The implementation of zero trust needs to span five pillars, which are, identity, devices, networks, applications and workloads, and data. According to the Zero Trust Architecture there are seven tenets that needs to be followed by IT professionals when designing the architecture:

  1. All data sources and computing services are considered resources.
  2. All communication is secured regardless of network location.
  3. Access to individual resources is granted on a per-session basis.
  4. Access to resources is determined by dynamic policy - including the observable state of client identity, application/service, and the requesting asset - and may include other behavioral and environmental attributes.
  5. The organization monitors and measures the integrity and security posture of all owned and associated assets.
  6. All resource authentications and authorizations are dynamic and strictly enforced before access is allowed.
  7. The organization collects as much information as possible about the current state of assets, network infrastructure and communications and uses it to improve its security posture.

These tenets are required to be followed for every staff and student device available in the network, as well as all applications and resources they access.
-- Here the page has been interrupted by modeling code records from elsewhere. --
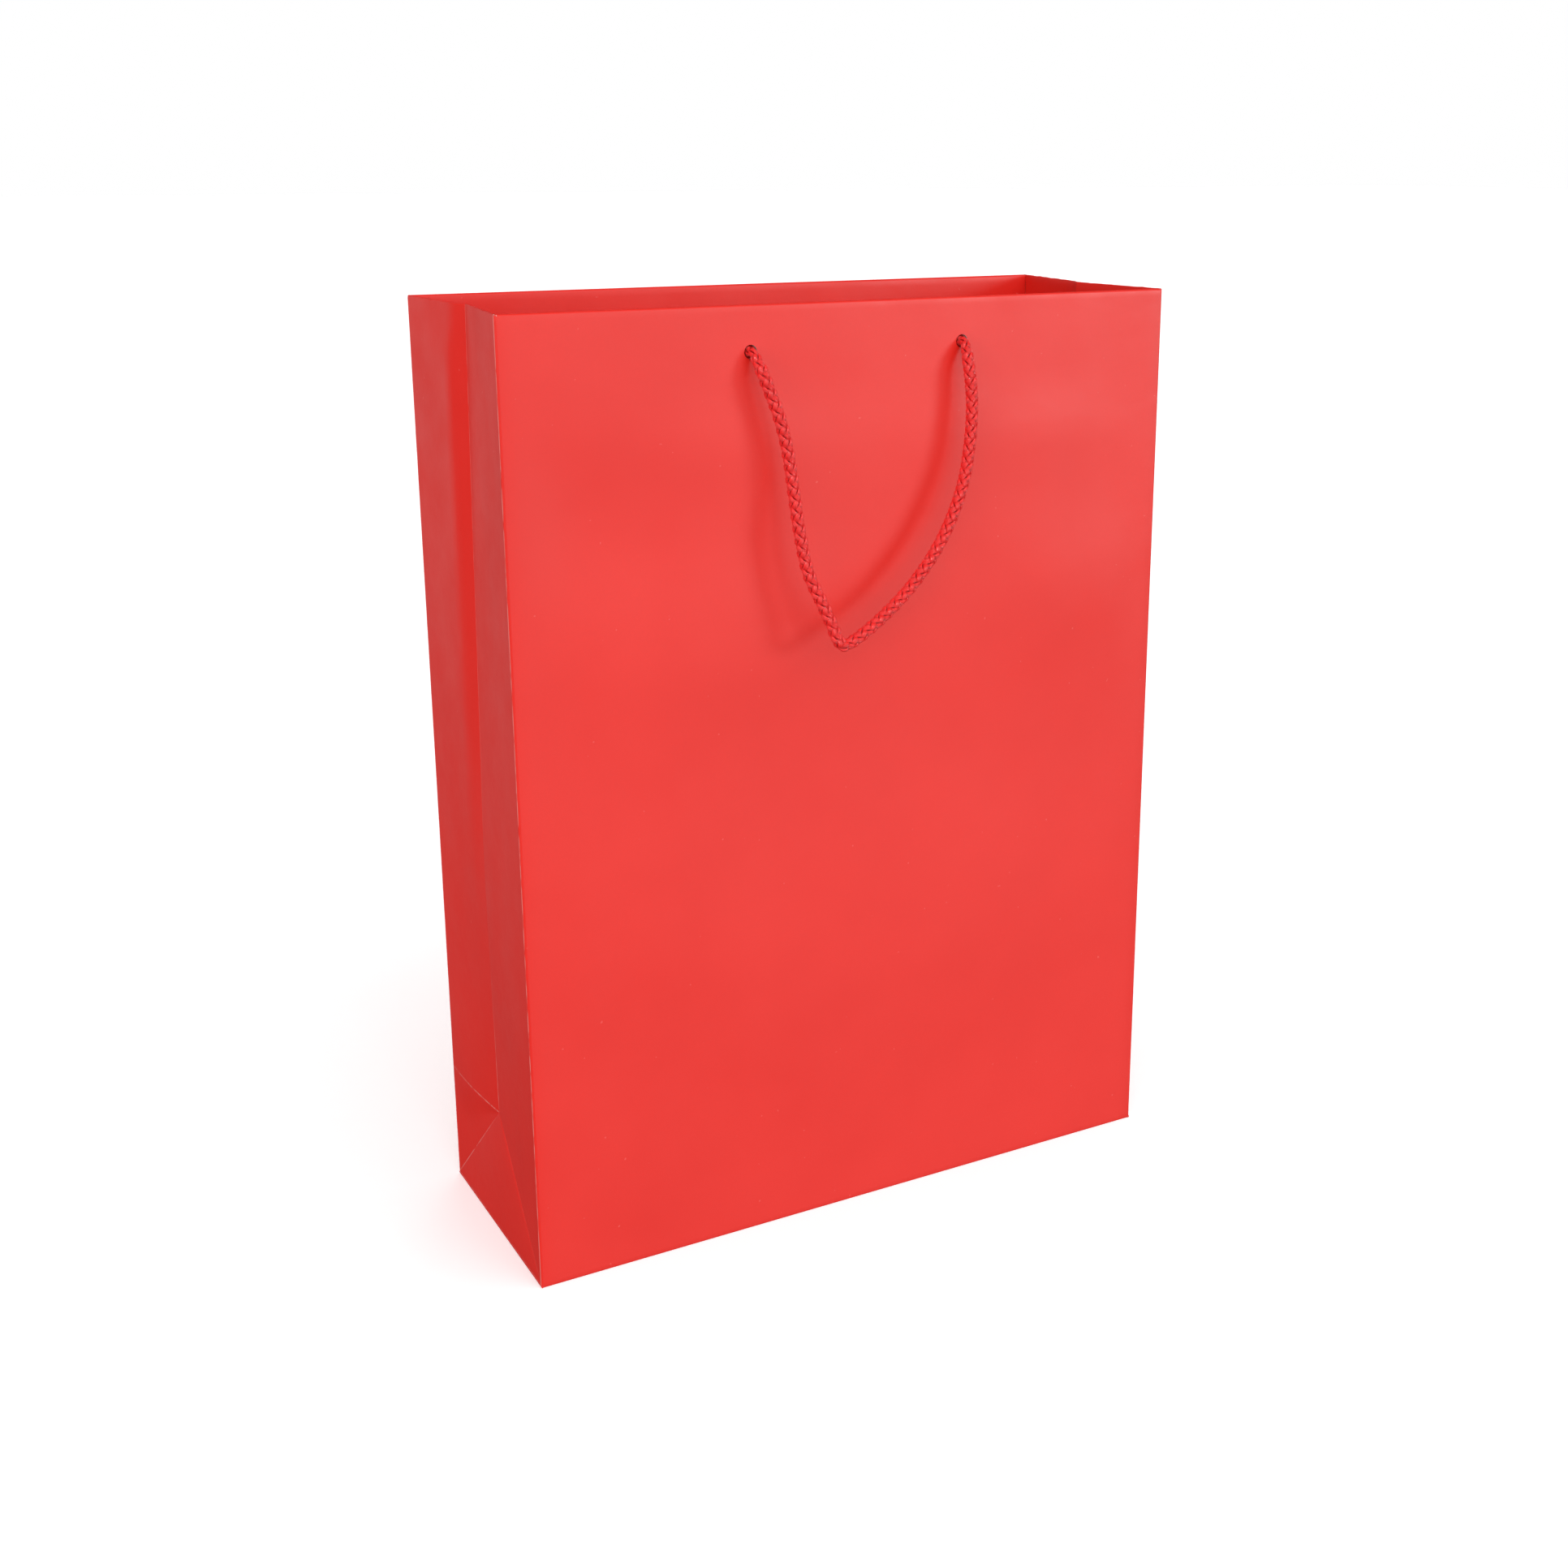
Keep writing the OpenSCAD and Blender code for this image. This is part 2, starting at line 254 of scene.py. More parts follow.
def pale_floor():
    """A near white floor that glows a little, so that it meets the backdrop without an edge."""
    glow = {"Emission Color": (1, 1, 1, 1), "Emission Strength": 0.32}
    n = Nodes("pale_floor", (0.94, 0.94, 0.94), 0.7, **{"Specular IOR Level": 0.2}, **glow)
    cloud = n.spread(n.noise(0.4), 0.3, 0.7)
    n.set(n.shader, **{"Base Color": n.mix(cloud, (0.93, 0.93, 0.93), (0.95, 0.95, 0.95))})
    return n.material


# ---- Meshes ----


def smooth_step(value, low, high):
    t = np.clip((value - low) / (high - low), 0, 1)
    return t * t * (3 - 2 * t)


def unit(v):
    return v / np.linalg.norm(v, axis=-1, keepdims=True)


def remember_rest(obj):
    """Keeps each vertex's place at rest, so that a material doesn't slide over the piece as it bends."""
    mesh = obj.data
    place = np.zeros(len(mesh.vertices) * 3, np.float32)
    mesh.vertices.foreach_get("co", place)
    layer = mesh.attributes.get("rest_place") or mesh.attributes.new("rest_place", "FLOAT_VECTOR", "POINT")
    layer.data.foreach_set("vector", place)


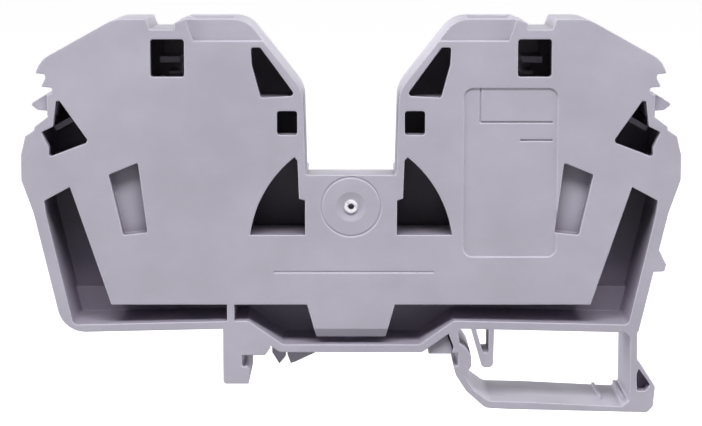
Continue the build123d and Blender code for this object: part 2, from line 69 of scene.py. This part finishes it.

IT professionals in an educational institute will not be fully equipped to handle all the tenets from day one, so it is very important to view the Zero Trust framework as a journey.

Let’s look at how your institute will progress while adapting Zero Trust into your educational institution.

Traditional: This is where your institution is probably at when you are just starting out. All security measures are manual with manual deployments of threat detection, and minimal encryptions.

Initial: This is the first step in the journey of adapting Zero Trust. You will need to look into implementing automation for protections like access expiration and threat protection.

Advanced: This stage will include protections like phishing-resistant multifactor authentication, session-based access, encrypted network traffic and data at rest, and redundant but highly available data stores with static data loss prevention.

To go more into details about this step, multifactor authentication is a type of security measure that enables users to verify their identity through multiple sources, such as text messages, or authenticator apps. It is highly recommended to not use traditional text messages as a multifactor authenticator because it can be easily tapped by a hacker in what is known as a Man-in-the-Middle Attack (MITM).

Optimal: This is the level where the Zero Trust framework is fully functional with self-reporting solutions, least privilege access and centralized visibility with situational awareness. By this level, you will need to incorporate continuous user validation, access control with microperimeters and continuous data inventorying with automated data categorization.

Wrapping Everything Up

Zero Trust is a framework for cybersecurity that is highly recommended to be put in place by educational institutions due to the fact that those institutions have a lot of personal data of students which should not be leaked. As the name implies, Zero Trust has zero trust in any device, system, or person being connected to the network. It makes sure that the device/service/person being connected to the network is the device/service/person without a doubt, or it will not give access to the device/service/person being connected.

Zero Trust will also help the network by dealing with ransomware by reducing infection, blocking lateral network movement, blocking exfiltration of stolen data, and alerting suspicious network activity.

Zero Trust is not a singular product, or a simple step that can be taken to magically get cybersecurity protection. It is a series of steps and different products you can implement to get the desired goal. That is why Zero Trust needs to be seen as a journey that will lead to an end, and not something that can be implemented in a single day.